Instructions for the task: Copy, from the entries below, each line where the word "bodies" can be found.

— Start of Rows —

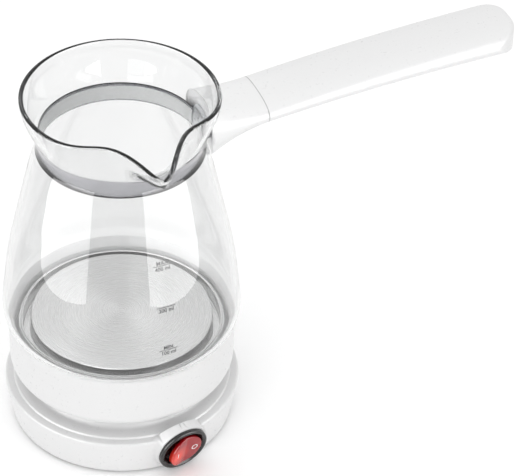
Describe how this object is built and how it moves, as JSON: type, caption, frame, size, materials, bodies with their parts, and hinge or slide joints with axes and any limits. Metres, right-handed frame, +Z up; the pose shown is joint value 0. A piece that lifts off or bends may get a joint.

— End of Rows —
— Start of Rows —

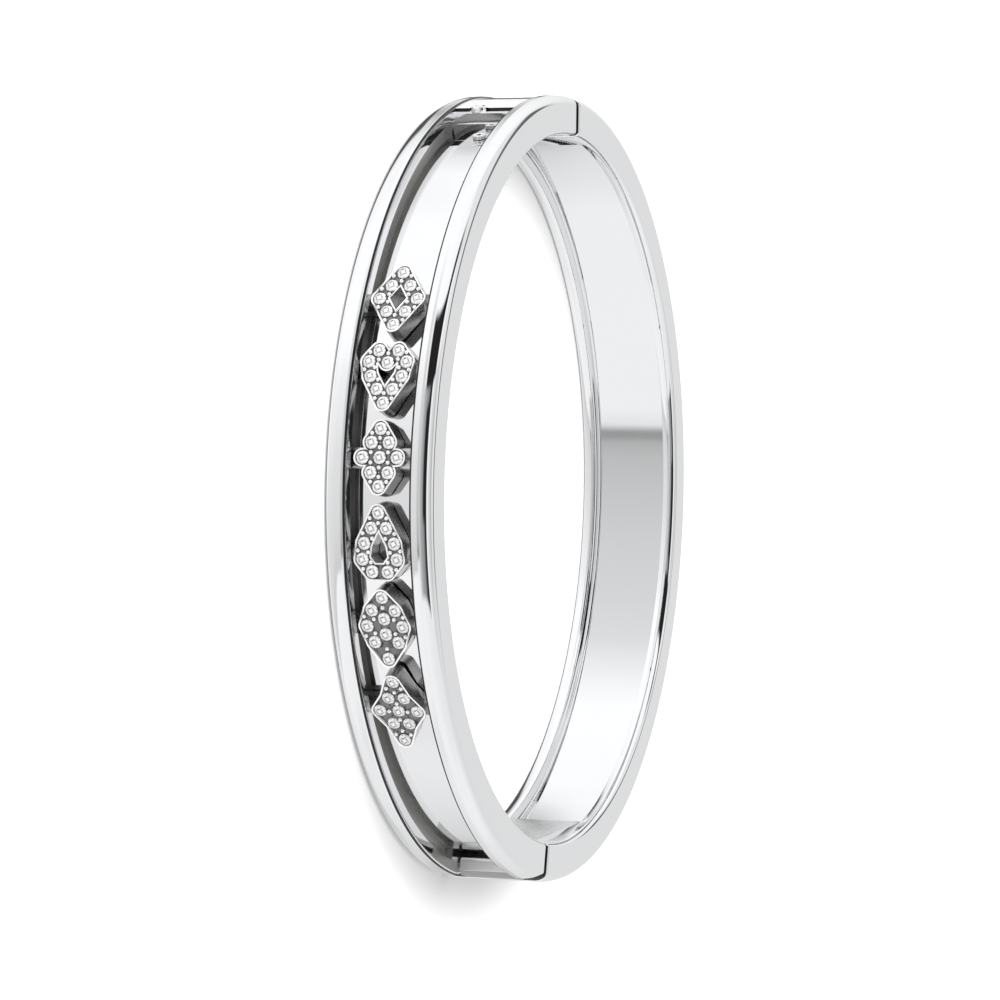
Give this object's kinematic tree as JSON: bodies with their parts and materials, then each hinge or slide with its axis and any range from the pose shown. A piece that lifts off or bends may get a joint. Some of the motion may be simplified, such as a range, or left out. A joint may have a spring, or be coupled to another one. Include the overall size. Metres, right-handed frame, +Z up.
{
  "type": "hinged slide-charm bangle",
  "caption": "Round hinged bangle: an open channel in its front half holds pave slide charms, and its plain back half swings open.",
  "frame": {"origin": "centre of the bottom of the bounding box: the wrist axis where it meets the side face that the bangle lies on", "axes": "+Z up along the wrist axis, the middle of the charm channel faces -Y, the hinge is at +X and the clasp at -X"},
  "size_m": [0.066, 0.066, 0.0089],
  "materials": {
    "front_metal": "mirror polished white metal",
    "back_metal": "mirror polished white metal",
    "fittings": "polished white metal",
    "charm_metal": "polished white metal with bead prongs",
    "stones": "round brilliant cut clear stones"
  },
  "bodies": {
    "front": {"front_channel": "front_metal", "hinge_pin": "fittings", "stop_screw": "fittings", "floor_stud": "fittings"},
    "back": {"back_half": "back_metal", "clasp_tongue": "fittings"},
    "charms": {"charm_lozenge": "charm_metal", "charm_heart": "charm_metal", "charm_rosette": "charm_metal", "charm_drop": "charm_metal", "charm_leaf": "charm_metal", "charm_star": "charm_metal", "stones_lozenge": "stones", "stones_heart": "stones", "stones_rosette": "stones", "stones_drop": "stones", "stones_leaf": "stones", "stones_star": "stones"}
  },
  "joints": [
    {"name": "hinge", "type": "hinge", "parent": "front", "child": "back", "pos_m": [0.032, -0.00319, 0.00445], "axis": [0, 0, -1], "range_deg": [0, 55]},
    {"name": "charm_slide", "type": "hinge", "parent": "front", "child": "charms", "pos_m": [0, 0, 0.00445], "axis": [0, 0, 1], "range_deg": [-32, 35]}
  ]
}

— End of Rows —
— Start of Rows —

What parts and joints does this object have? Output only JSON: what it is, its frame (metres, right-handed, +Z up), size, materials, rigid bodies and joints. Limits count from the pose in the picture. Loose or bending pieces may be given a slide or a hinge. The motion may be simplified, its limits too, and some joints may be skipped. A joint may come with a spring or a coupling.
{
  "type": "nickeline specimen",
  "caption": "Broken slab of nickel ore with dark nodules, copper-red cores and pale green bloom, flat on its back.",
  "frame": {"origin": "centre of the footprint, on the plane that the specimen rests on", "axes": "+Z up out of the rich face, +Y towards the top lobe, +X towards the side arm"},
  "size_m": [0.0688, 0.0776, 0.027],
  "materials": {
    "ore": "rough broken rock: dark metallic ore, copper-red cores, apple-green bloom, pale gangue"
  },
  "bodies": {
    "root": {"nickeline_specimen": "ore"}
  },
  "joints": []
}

— End of Rows —

Output for this task:
Describe how this object is built and how it moves, as JSON: type, caption, frame, size, materials, bodies with their parts, and hinge or slide joints with axes and any limits. Metres, right-handed frame, +Z up; the pose shown is joint value 0. A piece that lifts off or bends may get a joint.
Give this object's kinematic tree as JSON: bodies with their parts and materials, then each hinge or slide with its axis and any range from the pose shown. A piece that lifts off or bends may get a joint. Some of the motion may be simplified, such as a range, or left out. A joint may have a spring, or be coupled to another one. Include the overall size. Metres, right-handed frame, +Z up.
  "bodies": {
What parts and joints does this object have? Output only JSON: what it is, its frame (metres, right-handed, +Z up), size, materials, rigid bodies and joints. Limits count from the pose in the picture. Loose or bending pieces may be given a slide or a hinge. The motion may be simplified, its limits too, and some joints may be skipped. A joint may come with a spring or a coupling.
  "bodies": {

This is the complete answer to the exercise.